— Start —

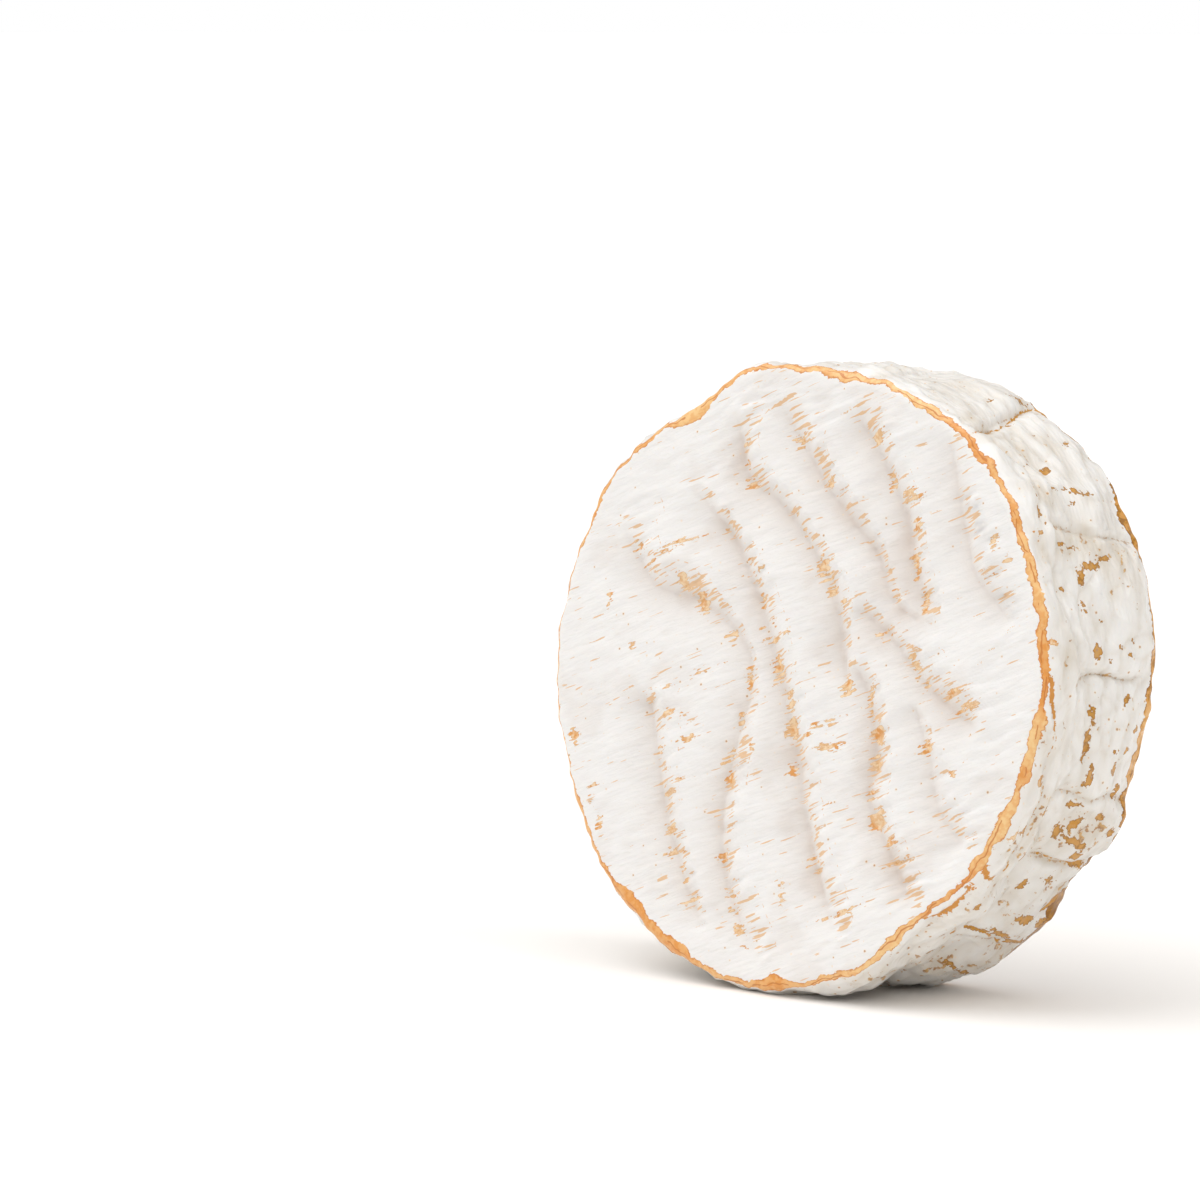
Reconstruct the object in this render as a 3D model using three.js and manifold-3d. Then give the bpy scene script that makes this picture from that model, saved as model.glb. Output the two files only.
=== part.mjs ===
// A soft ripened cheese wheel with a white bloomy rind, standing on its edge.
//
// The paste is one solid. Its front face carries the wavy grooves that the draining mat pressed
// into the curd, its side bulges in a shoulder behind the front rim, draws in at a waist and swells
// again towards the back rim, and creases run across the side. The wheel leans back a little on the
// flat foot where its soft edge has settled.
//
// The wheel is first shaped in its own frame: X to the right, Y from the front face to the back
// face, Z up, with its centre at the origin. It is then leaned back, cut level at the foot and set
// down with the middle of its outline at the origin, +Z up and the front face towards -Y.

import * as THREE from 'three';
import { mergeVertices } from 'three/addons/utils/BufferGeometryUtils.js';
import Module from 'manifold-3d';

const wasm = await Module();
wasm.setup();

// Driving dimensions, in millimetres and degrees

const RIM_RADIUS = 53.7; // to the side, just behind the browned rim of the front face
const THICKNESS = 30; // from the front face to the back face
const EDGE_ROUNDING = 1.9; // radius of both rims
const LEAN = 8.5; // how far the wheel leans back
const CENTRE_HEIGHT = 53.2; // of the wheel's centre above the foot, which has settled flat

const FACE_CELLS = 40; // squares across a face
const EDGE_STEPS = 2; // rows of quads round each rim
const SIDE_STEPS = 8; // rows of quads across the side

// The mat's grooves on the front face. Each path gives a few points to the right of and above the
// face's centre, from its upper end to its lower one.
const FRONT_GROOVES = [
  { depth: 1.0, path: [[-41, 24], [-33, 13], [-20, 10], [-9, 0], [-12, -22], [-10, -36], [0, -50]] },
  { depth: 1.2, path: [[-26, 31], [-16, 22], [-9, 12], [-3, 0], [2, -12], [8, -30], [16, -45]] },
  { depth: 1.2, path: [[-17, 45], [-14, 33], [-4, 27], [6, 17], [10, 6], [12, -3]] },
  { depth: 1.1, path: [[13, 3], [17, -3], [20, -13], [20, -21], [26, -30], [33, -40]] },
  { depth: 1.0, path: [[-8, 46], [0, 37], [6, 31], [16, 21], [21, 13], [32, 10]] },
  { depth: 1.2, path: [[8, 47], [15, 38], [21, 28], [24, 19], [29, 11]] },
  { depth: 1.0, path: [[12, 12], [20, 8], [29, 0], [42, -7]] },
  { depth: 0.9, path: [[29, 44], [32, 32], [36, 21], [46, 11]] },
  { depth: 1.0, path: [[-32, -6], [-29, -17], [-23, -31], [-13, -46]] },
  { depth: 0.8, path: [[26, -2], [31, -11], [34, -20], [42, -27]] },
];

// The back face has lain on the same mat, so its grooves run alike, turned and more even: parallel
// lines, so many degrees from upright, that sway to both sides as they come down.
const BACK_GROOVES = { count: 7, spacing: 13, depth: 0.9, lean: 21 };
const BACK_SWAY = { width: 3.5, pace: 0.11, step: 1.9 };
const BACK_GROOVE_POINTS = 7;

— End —

* **INSTRUCTION**:
Exactly as written, please reproduce the lines from the first line of the data to the line containing "face towards -Y.", inclusive, and nothing else.

* **PROBLEM SOLUTION**:
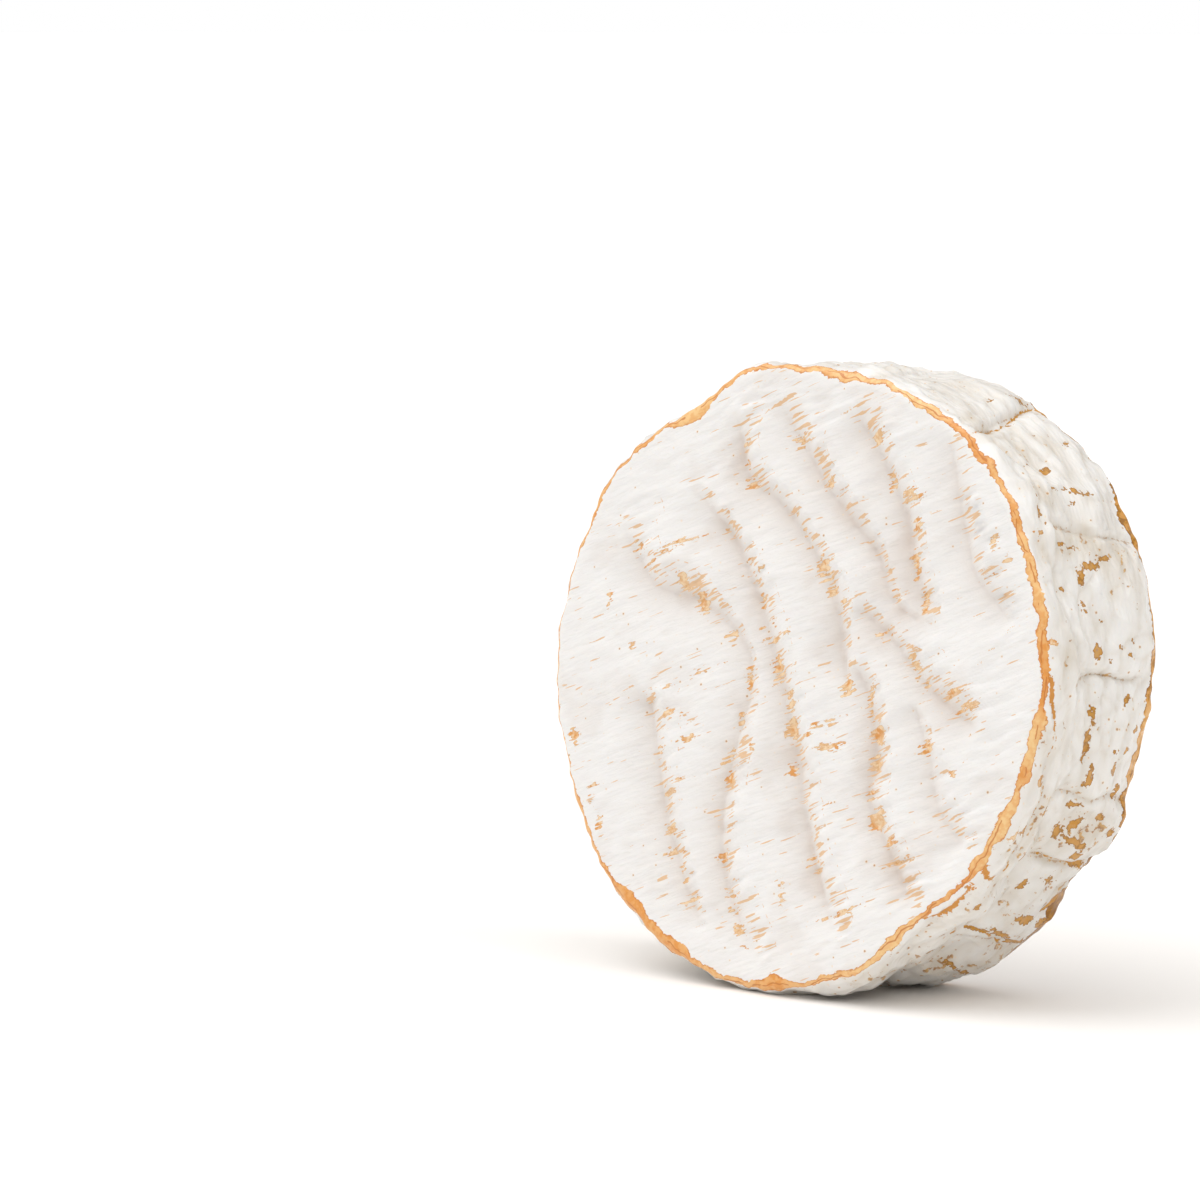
Reconstruct the object in this render as a 3D model using three.js and manifold-3d. Then give the bpy scene script that makes this picture from that model, saved as model.glb. Output the two files only.
=== part.mjs ===
// A soft ripened cheese wheel with a white bloomy rind, standing on its edge.
//
// The paste is one solid. Its front face carries the wavy grooves that the draining mat pressed
// into the curd, its side bulges in a shoulder behind the front rim, draws in at a waist and swells
// again towards the back rim, and creases run across the side. The wheel leans back a little on the
// flat foot where its soft edge has settled.
//
// The wheel is first shaped in its own frame: X to the right, Y from the front face to the back
// face, Z up, with its centre at the origin. It is then leaned back, cut level at the foot and set
// down with the middle of its outline at the origin, +Z up and the front face towards -Y.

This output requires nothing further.